Di Indonesia Guru Tua menetap di Pekalongan, tidak dijelaskan berapa lama. Yang pasti di kota itu beliau menemukan pasangan hidupnya, Syarifah Aminah binti Thalib yang dinikahinya dengan penuh kesederhanaan. Untuk mencukupi kebutuhan, Guru Tua  berdagang kain batik.

Setelah cukup lama berdagang, usahanya ternyata tidak menuai hasil. Hal ini karena pikiran dan semangat Guru Tua bukanlah menjadi pedagang. Beliau sangat menggairah dengan dunia pendidikan. Cita-cita terbesarnya adalah mendirikan pondok pesantren, majelis taklim, atau sekolah agama.

Cita-citanya mulai terajut ketika beliau pindah ke Solo dan diminta mengajar di Madrasah Rabithah Al-Alawiyyah. Setelah beberapa lama mengajar, beliau memutuskan untuk meneruskan cita-cita besarnya. Guru Tua sempat tinggal di Jombang untuk beberapa waktu sebelum memutuskan hijrah ke Palu, Sulawesi Tengah.

Di kota tersebut, dengan semangat dakwah yang tinggi akhirnya caita-caita beliau mendirikan sekolah Islam tercapai. Guru Tua resmi mendirikan Madrasah “Al-Khairat” pada 11 Juni 1930. Kehadiran Madrasah “Al-Khairaat” di kota Palu menjadi tinta emas perkembangan pendidikan agama Islam di wilayah Palu. Melalui madrasah yang dibangunnya, Guru Tua terus mengibarkan dakwah islam di bumi Sulawesi.

Guru Tua bukan hanya mengajarkan agama kepada murid-muridnya. Tetapi juga pendidikan karakter, pendidikan yang berkaitan dengan wawasan kebangsaan. Apalagi pada masa itu, Indonesia masih dibawah cengkraman kolonialisme.

Awal keberadaan Al-Khairaat sempat dilarang pemerintah Belanda karena ajaran Guru Tua, khususnya yang bersumber dari kitab Izhatun Nasyi`in, karya Musthafa Al-Ghalayani. Kitab itu dianggap berbahaya karena dapat membangkitkan semangat juang rakyat untuk melakukan perlawanan. Perlakuan seperti itu masih tetap diberlakukan oleh Pemerintah Jepang juga ketika itu.

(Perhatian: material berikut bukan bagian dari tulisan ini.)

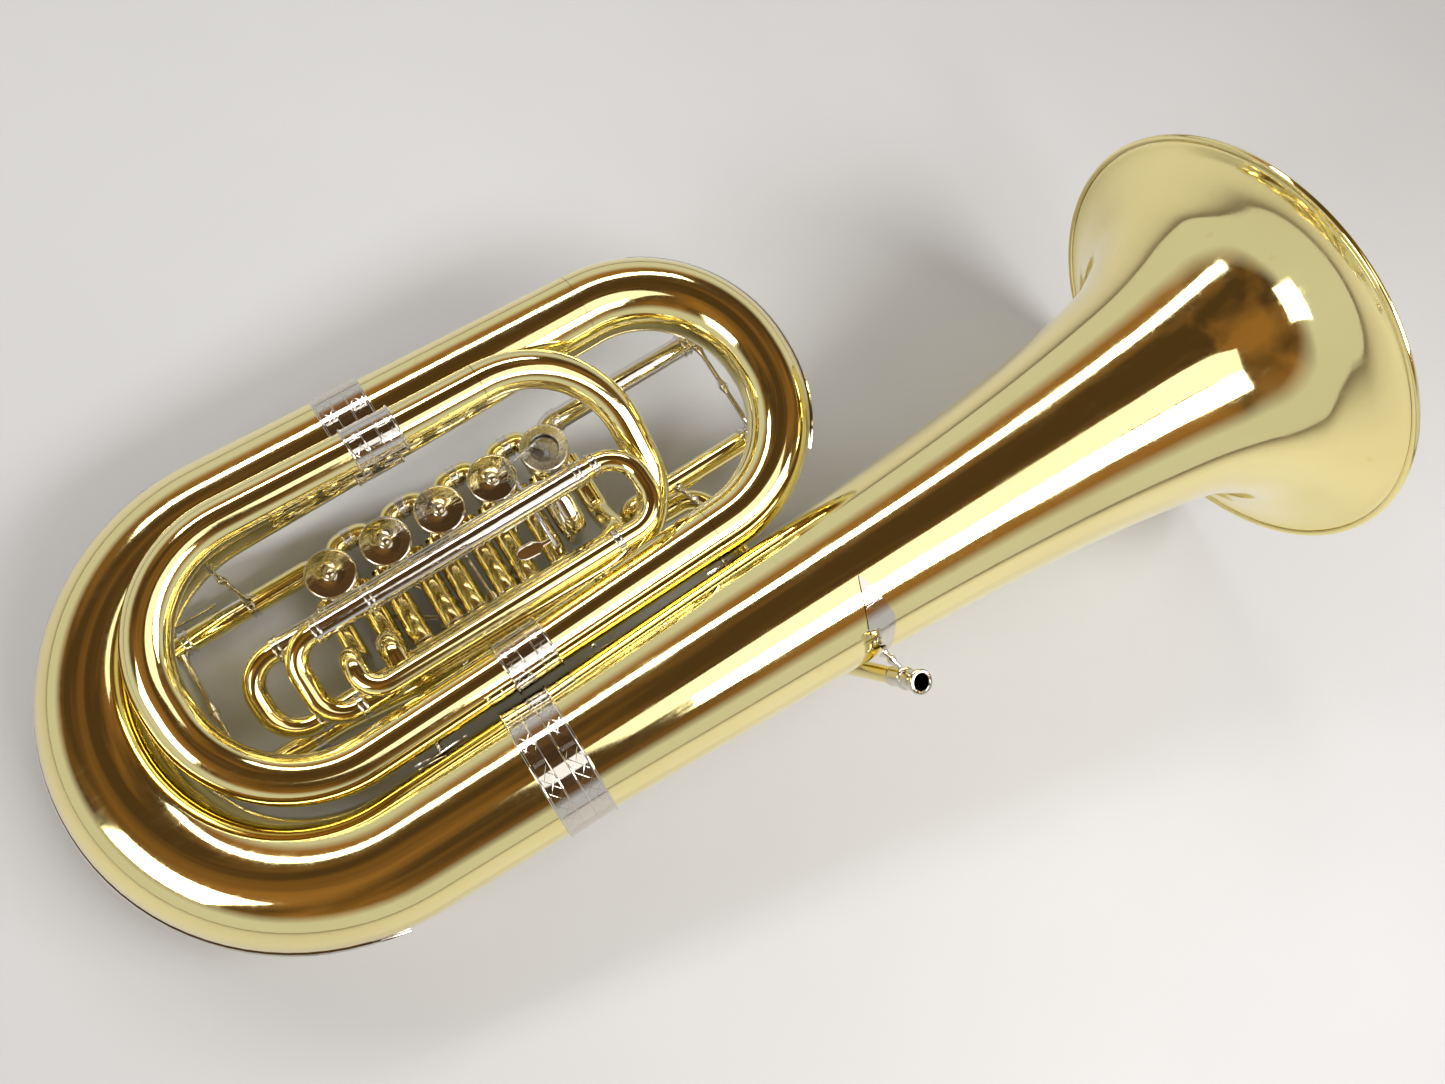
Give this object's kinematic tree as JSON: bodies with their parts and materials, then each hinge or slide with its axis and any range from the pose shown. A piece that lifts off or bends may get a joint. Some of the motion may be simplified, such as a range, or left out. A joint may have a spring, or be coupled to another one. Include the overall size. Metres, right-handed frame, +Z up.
{
  "type": "rotary-valve tuba",
  "caption": "Brass tuba with rotary valves worked by finger and thumb levers, drawable tuning slides and a wide bell, lying on its side.",
  "frame": {"origin": "middle of the bounding box in X and Y, on the floor the tuba lies on", "axes": "+Z up from the floor; +X along the floor towards the bell's mouth, 8.3 degrees below the bell's axis; +Y from the bell across the body towards the valves"},
  "size_m": [1.1034, 0.5842, 0.4156],
  "materials": {
    "lacquered_brass": "polished and lacquered",
    "nickel_silver": "polished nickel silver",
    "rotor_steel": "fine turned"
  },
  "bodies": {
    "horn": {"bell": "lacquered_brass", "bell_rim_wire": "lacquered_brass", "bottom_bow": "lacquered_brass", "first_branch": "lacquered_brass", "top_bow": "lacquered_brass", "second_branch": "lacquered_brass", "inner_bottom_bow": "lacquered_brass", "third_branch": "lacquered_brass", "inner_top_bow": "lacquered_brass", "valve_1_loop": "lacquered_brass", "valve_1_return": "lacquered_brass", "valve_5_lower_leg": "lacquered_brass", "main_slide_upper_leg": "lacquered_brass", "fourth_branch": "lacquered_brass", "leadpipe": "lacquered_brass", "valve_casing_1": "lacquered_brass", "valve_casing_2": "lacquered_brass", "valve_casing_3": "lacquered_brass", "valve_casing_4": "lacquered_brass", "valve_casing_5": "lacquered_brass", "bottom_bow_guard": "nickel_silver", "top_bow_guard": "nickel_silver", "bell_garland": "nickel_silver", "first_branch_garland": "nickel_silver", "second_branch_garland": "nickel_silver", "third_branch_garland": "nickel_silver", "valve_1_upper_leg": "nickel_silver", "valve_5_upper_leg": "nickel_silver", "lead_slide_upper_leg": "nickel_silver", "mouthpiece_receiver": "nickel_silver", "receiver_brace": "nickel_silver", "valve_cap_1": "nickel_silver", "valve_cap_2": "nickel_silver", "valve_cap_3": "nickel_silver", "valve_cap_4": "nickel_silver", "valve_cap_5": "nickel_silver", "lever_axle": "rotor_steel"},
    "rotor_1": {"rotor_1": "rotor_steel"},
    "rotor_2": {"rotor_2": "rotor_steel"},
    "rotor_3": {"rotor_3": "rotor_steel"},
    "rotor_4": {"rotor_4": "rotor_steel"},
    "rotor_5": {"rotor_5": "rotor_steel"},
    "lever_1": {"lever_1": "nickel_silver"},
    "lever_2": {"lever_2": "nickel_silver"},
    "lever_3": {"lever_3": "nickel_silver"},
    "lever_4": {"lever_4": "nickel_silver"},
    "link_rod_1": {"link_rod_1": "rotor_steel"},
    "link_rod_2": {"link_rod_2": "rotor_steel"},
    "link_rod_3": {"link_rod_3": "rotor_steel"},
    "link_rod_4": {"link_rod_4": "rotor_steel"},
    "link_rod_5": {"link_rod_5": "rotor_steel"},
    "thumb_lever": {"thumb_lever": "nickel_silver"},
    "main_tuning_slide": {"main_tuning_slide": "lacquered_brass"},
    "lead_tuning_slide": {"lead_tuning_slide": "nickel_silver"},
    "water_key": {"water_key": "nickel_silver"},
    "valve_slide_1": {"valve_slide_1": "lacquered_brass"},
    "valve_slide_2": {"valve_slide_2": "lacquered_brass"},
    "valve_slide_3": {"valve_slide_3": "lacquered_brass"},
    "valve_slide_4": {"valve_slide_4": "lacquered_brass"},
    "valve_slide_5": {"valve_slide_5": "lacquered_brass"}
  },
  "joints": [
    {"name": "lever_1_press", "type": "hinge", "parent": "horn", "child": "lever_1", "pos_m": [-0.28239, 0.13193, 0.04985], "axis": [-0.9896, 0, -0.1439], "range_deg": [0, 16.26], "stiffness_Nm_per_rad": 0.5, "springref_deg": -17.19},
    {"name": "rotor_1_turn", "type": "hinge", "parent": "horn", "child": "rotor_1", "pos_m": [-0.28009, 0.16314, 0.03402], "axis": [0.1439, 0, -0.9896], "range_deg": [0, 90]},
    {"name": "link_rod_1_pivot", "type": "hinge", "parent": "lever_1", "child": "link_rod_1", "pos_m": [-0.27663, 0.13759, 0.01027], "axis": [-0.9896, 0, -0.1439], "range_deg": [-16.27, 0]},
    {"name": "lever_2_press", "type": "hinge", "parent": "horn", "child": "lever_2", "pos_m": [-0.22857, 0.13193, 0.05768], "axis": [-0.9896, 0, -0.1439], "range_deg": [0, 16.26], "stiffness_Nm_per_rad": 0.5, "springref_deg": -17.19},
    {"name": "rotor_2_turn", "type": "hinge", "parent": "horn", "child": "rotor_2", "pos_m": [-0.22627, 0.16428, 0.04185], "axis": [0.1439, 0, -0.9896], "range_deg": [0, 90]},
    {"name": "link_rod_2_pivot", "type": "hinge", "parent": "lever_2", "child": "link_rod_2", "pos_m": [-0.22281, 0.13759, 0.0181], "axis": [-0.9896, 0, -0.1439], "range_deg": [-16.27, 0]},
    {"name": "lever_3_press", "type": "hinge", "parent": "horn", "child": "lever_3", "pos_m": [-0.17475, 0.13193, 0.06551], "axis": [-0.9896, 0, -0.1439], "range_deg": [0, 16.26], "stiffness_Nm_per_rad": 0.5, "springref_deg": -17.19},
    {"name": "rotor_3_turn", "type": "hinge", "parent": "horn", "child": "rotor_3", "pos_m": [-0.17244, 0.16541, 0.04967], "axis": [0.1439, 0, -0.9896], "range_deg": [0, 90]},
    {"name": "link_rod_3_pivot", "type": "hinge", "parent": "lever_3", "child": "link_rod_3", "pos_m": [-0.16899, 0.13759, 0.02592], "axis": [-0.9896, 0, -0.1439], "range_deg": [-16.27, 0]},
    {"name": "lever_4_press", "type": "hinge", "parent": "horn", "child": "lever_4", "pos_m": [-0.12092, 0.13193, 0.07333], "axis": [-0.9896, 0, -0.1439], "range_deg": [0, 16.26], "stiffness_Nm_per_rad": 0.5, "springref_deg": -17.19},
    {"name": "rotor_4_turn", "type": "hinge", "parent": "horn", "child": "rotor_4", "pos_m": [-0.11862, 0.16655, 0.0575], "axis": [0.1439, 0, -0.9896], "range_deg": [0, 90]},
    {"name": "link_rod_4_pivot", "type": "hinge", "parent": "lever_4", "child": "link_rod_4", "pos_m": [-0.11517, 0.13759, 0.03375], "axis": [-0.9896, 0, -0.1439], "range_deg": [-16.27, 0]},
    {"name": "thumb_lever_press", "type": "hinge", "parent": "horn", "child": "thumb_lever", "pos_m": [-0.11158, 0.12194, 0.11006], "axis": [0, -1, 0], "range_deg": [0, 31.25], "stiffness_Nm_per_rad": 0.5, "springref_deg": -17.19},
    {"name": "rotor_5_turn", "type": "hinge", "parent": "horn", "child": "rotor_5", "pos_m": [-0.0648, 0.16769, 0.06533], "axis": [0.1439, 0, -0.9896], "range_deg": [0, 90]},
    {"name": "link_rod_5_pivot", "type": "hinge", "parent": "thumb_lever", "child": "link_rod_5", "pos_m": [-0.11415, 0.16593, 0.08847], "axis": [0, -1, 0], "range_deg": [-31.26, 0]},
    {"name": "main_tuning_slide_draw", "type": "slide", "parent": "horn", "child": "main_tuning_slide", "axis": [-0.9894, -0.019, -0.1439], "range_m": [0, 0.04]},
    {"name": "lead_tuning_slide_draw", "type": "slide", "parent": "horn", "child": "lead_tuning_slide", "axis": [0.9893, 0.0258, 0.1439], "range_m": [0, 0.03]},
    {"name": "valve_slide_1_draw", "type": "slide", "parent": "horn", "child": "valve_slide_1", "axis": [-0.9894, -0.0207, -0.1439], "range_m": [0, 0.017]},
    {"name": "valve_slide_5_draw", "type": "slide", "parent": "horn", "child": "valve_slide_5", "axis": [-0.9894, -0.0207, -0.1439], "range_m": [0, 0.025]},
    {"name": "valve_slide_2_draw", "type": "slide", "parent": "horn", "child": "valve_slide_2", "axis": [0, -1, 0], "range_m": [0, 0.025]},
    {"name": "valve_slide_3_draw", "type": "slide", "parent": "horn", "child": "valve_slide_3", "axis": [0, -1, 0], "range_m": [0, 0.025]},
    {"name": "valve_slide_4_draw", "type": "slide", "parent": "horn", "child": "valve_slide_4", "axis": [0, -1, 0], "range_m": [0, 0.025]},
    {"name": "water_key_lift", "type": "hinge", "parent": "main_tuning_slide", "child": "water_key", "pos_m": [-0.42684, 0.19611, 0.01268], "axis": [-0.1439, 0, 0.9896], "range_deg": [0, 8], "stiffness_Nm_per_rad": 0.1, "springref_deg": -11.46}
  ],
  "couplings": [
    {"joint": "lever_1_press", "follows": "rotor_1_turn", "ratio": 0.18067},
    {"joint": "link_rod_1_pivot", "follows": "rotor_1_turn", "ratio": -0.18067},
    {"joint": "lever_2_press", "follows": "rotor_2_turn", "ratio": 0.18067},
    {"joint": "link_rod_2_pivot", "follows": "rotor_2_turn", "ratio": -0.18067},
    {"joint": "lever_3_press", "follows": "rotor_3_turn", "ratio": 0.18067},
    {"joint": "link_rod_3_pivot", "follows": "rotor_3_turn", "ratio": -0.18067},
    {"joint": "lever_4_press", "follows": "rotor_4_turn", "ratio": 0.18067},
    {"joint": "link_rod_4_pivot", "follows": "rotor_4_turn", "ratio": -0.18067},
    {"joint": "thumb_lever_press", "follows": "rotor_5_turn", "ratio": 0.34727},
    {"joint": "link_rod_5_pivot", "follows": "rotor_5_turn", "ratio": -0.34727}
  ]
}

Mesi begitu, semangat berdakwah tidak padam. Beliau tetap mengajar dan terus bergerilya sambil mengajar. Diceritakan beliau sempat berpindah-pindah tempat mengajar sehingga selama 15 tahun, Guru Tua berhasil mendirikan 400 madrasah yang meliputi ibtidaiyah, tsanawiyah, aliyah dan mualimmin (setingkat diploma) dengan berbagai penjuru Sulawesi.

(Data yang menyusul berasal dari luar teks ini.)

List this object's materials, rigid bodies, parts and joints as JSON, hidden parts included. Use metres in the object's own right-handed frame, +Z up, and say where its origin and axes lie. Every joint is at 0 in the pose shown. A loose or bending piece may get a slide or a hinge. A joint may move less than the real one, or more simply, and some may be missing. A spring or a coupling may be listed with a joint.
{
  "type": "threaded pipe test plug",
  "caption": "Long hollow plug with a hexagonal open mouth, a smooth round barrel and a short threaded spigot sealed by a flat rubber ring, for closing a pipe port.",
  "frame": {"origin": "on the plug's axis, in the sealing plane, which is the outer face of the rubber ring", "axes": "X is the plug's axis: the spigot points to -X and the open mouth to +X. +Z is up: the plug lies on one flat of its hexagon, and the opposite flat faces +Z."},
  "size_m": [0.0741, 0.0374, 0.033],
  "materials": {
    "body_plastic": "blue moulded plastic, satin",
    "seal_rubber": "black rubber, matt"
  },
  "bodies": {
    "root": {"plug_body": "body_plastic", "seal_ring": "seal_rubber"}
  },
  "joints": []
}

Setelah Proklamasi kemerdekaan, Al-Khairaat terus berkembang. Pada 21 Agustus 1956, Al-Khairaat bahkan telah berhasil menyelenggarakan muktamar yang diikuti oleh ribuan santrinya.

Kini, Al-Khairaat telah memiliki 7.000 staf pengajar dengan 1.400 unit pendidikan. Sedangkan satriny amencapai puluhan ribu orang. Pada tanggal 22 Desember 1969, Guru Tua wafat. Beliau merupakan contoh konkrit pendakwah yang menyebarkan ilmu agama.

Mempertaruhkan seluruh hidupnya dalam mengarungi perjalanan panjang dengan berbagai sarana ke kepulauan di sekitar Sulawesi dan Muluku untuk menyiarkan pengetahuan Islam.

Beliau berpindah dari satu pulau ke pulau yang lain menggunakan perahu sampan, gerobak sapi dan kenderaan lainnya bahkan dengan berjalanan kaki dengan bermacam risiko, tantangan dan bahaya yang selalu mengancam di setiap saat. Akan tetapi Habib ldrus selalu merasakan kenikmatan di antara pertaruhan jiwanya dan beliau rela memberikan apa saja meski jiwanya sekalipun.

Ketabahannya dalam mengarungi pelayaran itu sampai berbulan-bulan lamanya. Dan kadang-kadang perjalanan itu di tempuh dengan berjalan kaki jika tidak mendapatkan alat-alat transportasi.

Jasa beliau bagi bangsa ini begitu besar, terutama dalam bidang pendidikan agama Islam. Untuk mengenang jasa beliau, pada tahun 2014 Presiden RI kala itu, Susilo Bambang Yudhoyono meresmikan perubahan nama Bandara Mutiara Palu, menjadi Bandara Mutiara Bandara Mutiara SIS Al-Jufri. Arti SIS pada nama tersebut adalah kependekan dari Sayid Idrus Salim.